My young niece was intrigued when she saw me on television last week, apparently. I'd been asked on to BBC Breakfast to discuss The Independent on Sunday's decision not to review any children's books that are explicitly aimed only at boys or only at girls, and the unexpected furore that the decision created. Jasmine watched the interview carefully and then asked her parents: "If there are books for girls, then how will daddies read to them?" How fitting that one of the most thoughtful comments I've heard all week should have come from a four-and-a-half-year-old.
While adults have called the decision "heroic", "saintly", "PC gone mad" and even "Nazism", children have been, mostly, nonplussed. One colleague asked his eight-year-old if she considered the adventure book they were reading together (Helen Moss's The Mystery of the Missing Masterpiece) to be a book for boys, for girls, or for everyone. "For everyone," she replied, straight away. Duh, daddy.

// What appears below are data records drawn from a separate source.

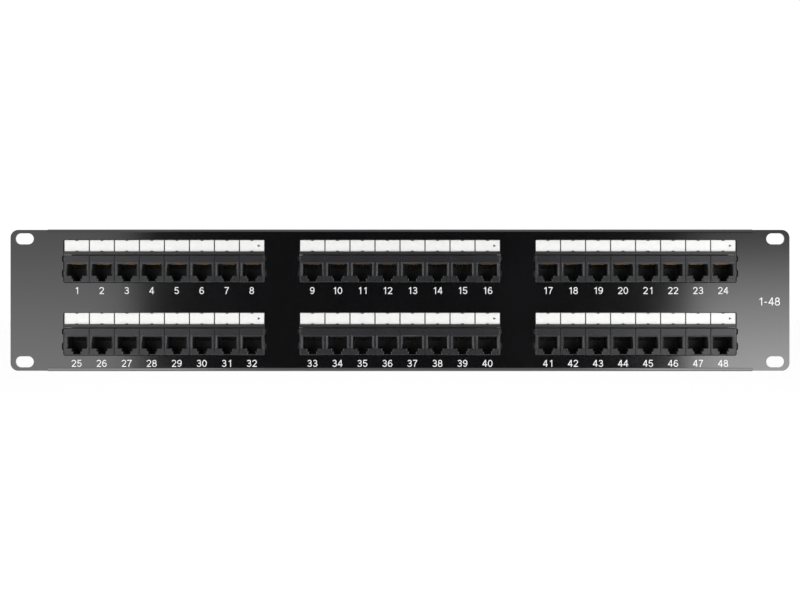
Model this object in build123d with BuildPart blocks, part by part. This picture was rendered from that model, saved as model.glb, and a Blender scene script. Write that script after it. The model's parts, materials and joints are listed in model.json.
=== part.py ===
from build123d import *
import os

# Rack patch panel: 19-inch wide, two rack units high, 48 modular sockets in two rows
# of three ganged modules of eight. Millimetres.
# +X runs along the panel to the right as seen from the front, +Z is up and the front
# faces -Y. The origin is the centre of the mounting plane, which is the rear face of
# the steel sheet, so everything behind the sheet has y > 0.

# ---------------------------------------------------------------- steel panel
PANEL_W = 482.6            # over the ears, the 19-inch rack standard
PANEL_H = 88.1             # two rack units less the usual clearance
EAR_H = 87.3               # the flat ears stop just inside the bends
SHEET_T = 1.5              # sheet thickness
BEND_R = 2.25              # outer radius of both bends
FLANGE_HALF_L = 218.5      # half the length of each return flange
FLANGE_D = 13.0            # how far the flanges return behind the mounting plane
CORNER_R = 4.8             # outer corners of the ears
SLOT_SPACING_X = 465.1     # rack screw spacing across
SLOT_SPACING_Z = 76.2      # and up
SLOT_L, SLOT_H = 11.3, 6.8 # obround rack slots

# ---------------------------------------------------------------- modules
PORTS = 8                  # sockets in one module
PORT_P = 15.5              # socket pitch
MODULE_P = 146.0           # module pitch along the panel
ROW_P = 45.1               # from the upper row down to the lower row
COLUMNS = (-MODULE_P, 0.0, MODULE_P)

# heights below belong to the upper row; the lower row is ROW_P further down
FACE_TOP = 27.75           # top of the socket face
FACE_H = 16.4
FACE_BOT = FACE_TOP - FACE_H
FACE_HALF_W = PORTS * PORT_P / 2          # 62.0
CUT_GAP = 0.55             # gap round the face
CUT_TOP = 37.75            # the one cut-out holds the label tray and the sockets
CUT_R = 1.2
LOBE_D = 0.9               # clearance lobes for the snap tabs at each end
LOBES = ((25.7, 3.6), (16.6, 4.6))        # (height of the centre, length)

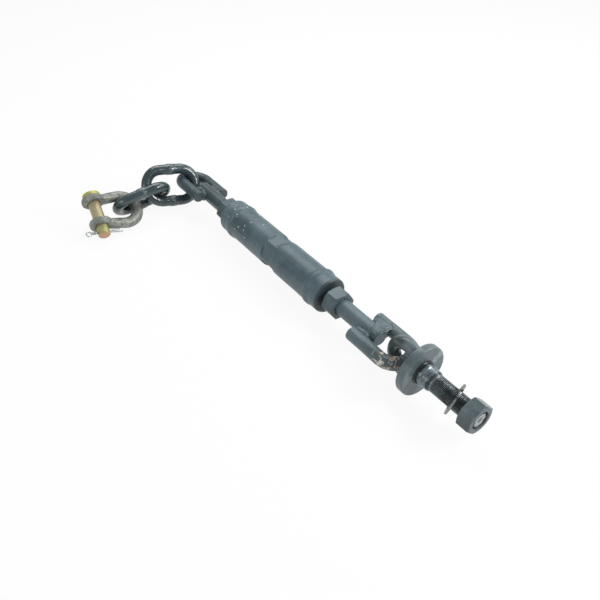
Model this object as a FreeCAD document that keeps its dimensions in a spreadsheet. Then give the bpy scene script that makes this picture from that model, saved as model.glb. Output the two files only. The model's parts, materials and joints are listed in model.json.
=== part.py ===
# Lower link stabiliser: a turnbuckle barrel between an anchor eye bolt and a chain with a bow shackle.
# The origin is the middle of the anchor flange's seating face, +X runs out along the anchor stud,
# +Z is up, and the whole row lies on the ground with the barrel beads and the flange rim touching it.

import FreeCAD, Part
import math
import os
import Sketcher

Vector = FreeCAD.Vector
AXIS_X = Vector(1, 0, 0)
AXIS_Y = Vector(0, 1, 0)
AXIS_Z = Vector(0, 0, 1)

doc = FreeCAD.newDocument("Stabiliser")
sheet = doc.addObject("Spreadsheet::Sheet", "Sizes")

# Driving sizes, in millimetres and degrees
sizes = {
    # turnbuckle barrel
    "barrelLength": 206.0,
    "barrelDiameter": 44.0,
    "tubeWall": 5.0,
    "socketLength": 21.0,
    "spigotLength": 24.0,
    "socketRound": 3.0,
    "beadWidth": 11.0,
    "beadHeight": 2.0,
    "flatDepth": 2.1,
    "flatLength": 24.0,
    "flatOffset": 5.0,
    "barrelTurn": 4.5,
    # threaded rods, their loops and welds
    "threadDiameter": 20.0,
    "threadClearance": 0.05,
    "threadChamfer": 1.5,
    "rodLength": 135.0,
    "rightEngage": 50.0,
    "leftEngage": 52.0,
    "loopBar": 15.4,
    "loopSpacing": 38.0,
    "rightLoopLeg": 47.0,
    "leftLoopLeg": 45.0,
    "loopSetback": 20.8,
    "loopEndRound": 1.6,
    "leftRoll": 14.0,
    "weldReach": 11.0,
    "nearWeldCrown": -0.7,
    "farWeldCrown": 0.7,
    "weldInset": 14.0,
    # hexagon nuts
    "nutAcross": 30.0,
    "lockNutHeight": 17.5,
    "anchorNutHeight": 16.0,
    "nutChamfer": 1.1,
    "boreChamfer": 0.9,
    "jamGap": 4.4,
    "rightNutTurn": 1.6,
    "leftNutTurn": 0.0,
    "anchorNutTurn": 16.2,
    # anchor eye bolt
    "flangeDiameter": 58.0,
    "rowLift": 1.5,
    "flangeThickness": 9.0,
    "flangeRound": 3.0,
    "hubDiameter": 34.0,
    "hubLength": 4.0,
    "bossDiameter": 25.0,
    "bossLength": 7.0,
    "shankDiameter": 23.0,
    "shankEnd": 15.0,
    "threadStart": 18.0,
    "studLength": 74.3,
    "eyeBar": 14.4,
    "eyeReach": 23.2,
    "eyePlay": 0.2,
    "studRecess": 1.0,
    # split ring on the stud
    "ringBore": 25.0,
    "ringDiameter": 34.6,
    "ringThickness": 2.5,
    "ringGap": 3.0,
    "ringOffNut": 16.5,
    "ringTilt": 27.3,
    "ringTurn": -39.5,
    "ringSag": 0.3,
    # chain links
    "linkWire": 14.0,
    "bigLinkLength": 84.0,
    "bigLinkWidth": 57.0,
    "smallLinkLength": 84.7,
    "smallLinkWidth": 50.0,
    "linkSwell": 0.8,
    "swellReach": 8.0,
    # bow shackle and its pin
    "bowBar": 15.4,
    "neckBar": 13.2,
    "bowRadius": 21.0,
    "bowReach": 33.5,
    "earDiameter": 30.0,
    "earThickness": 9.5,
    "jawWidth": 26.0,
    "earRound": 3.4,
    "pinDiameter": 16.0,
    "pinClearance": 0.25,
    "pinHeadDiameter": 24.0,
    "pinHeadHeight": 5.0,
    "pinHeadGap": 0.3,
    "pinLength": 58.8,
    "pinChamfer": 1.4,
    "splitHole": 4.6,
    "splitInset": 5.4,
    "splitWire": 2.0,
    "splitEye": 3.2,
    "splitLeg": 13.0,
}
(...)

I heard a lot from parents, many of whom are frustrated when publishers who have never met their smart, curious, unique children seem to want to stereotype them and limit them to out-dated ideas of distinct aspirations "for boys" or "for girls". I heard, too, from booksellers, who point out that they are brilliant at recommending exciting new books for all sorts of children. I also heard from children's authors who, far from feeling censored by this paper's decision, hoped that it will stop publishers trying to straitjacket their stories. (The straitjackets they talked about come either in pink or in blue, but rarely a mixture any more.)
One who wrote in support was Anna McQuinn, author of Lola at the Library and other books, who describes herself as a "writer and publisher of books for children (not boys, not girls – children)"; and Jonathan Emmett, the author of Bringing Down the Moon and others, who took issue with my assertion that there is no evidence that children are born with different tastes. He showed me evidence, from several studies, that there may be slight differences in the brains of girls and boys. And provided a cogently argued thesis showing why this evidence means that children's books should never be divided according to gender.
To the critics, meanwhile, I can only reiterate: don't be scared. I am not banning books, or pink, or snot from these pages – as you'll see in our next children's books special at Easter. We'll recommend books that will open up the world for children, not close down their options to "pink" or "blue".
One other favourite comment last week came from the taxi driver who picked me up from the BBC's studios. He asked why I'd been on telly, and listened with amazement when I told him about the opposition to my ideas. "I used to read 'women's' magazines when I worked as an engineer," he said. "Loved them. Good stories are good stories, and that's it." I agree.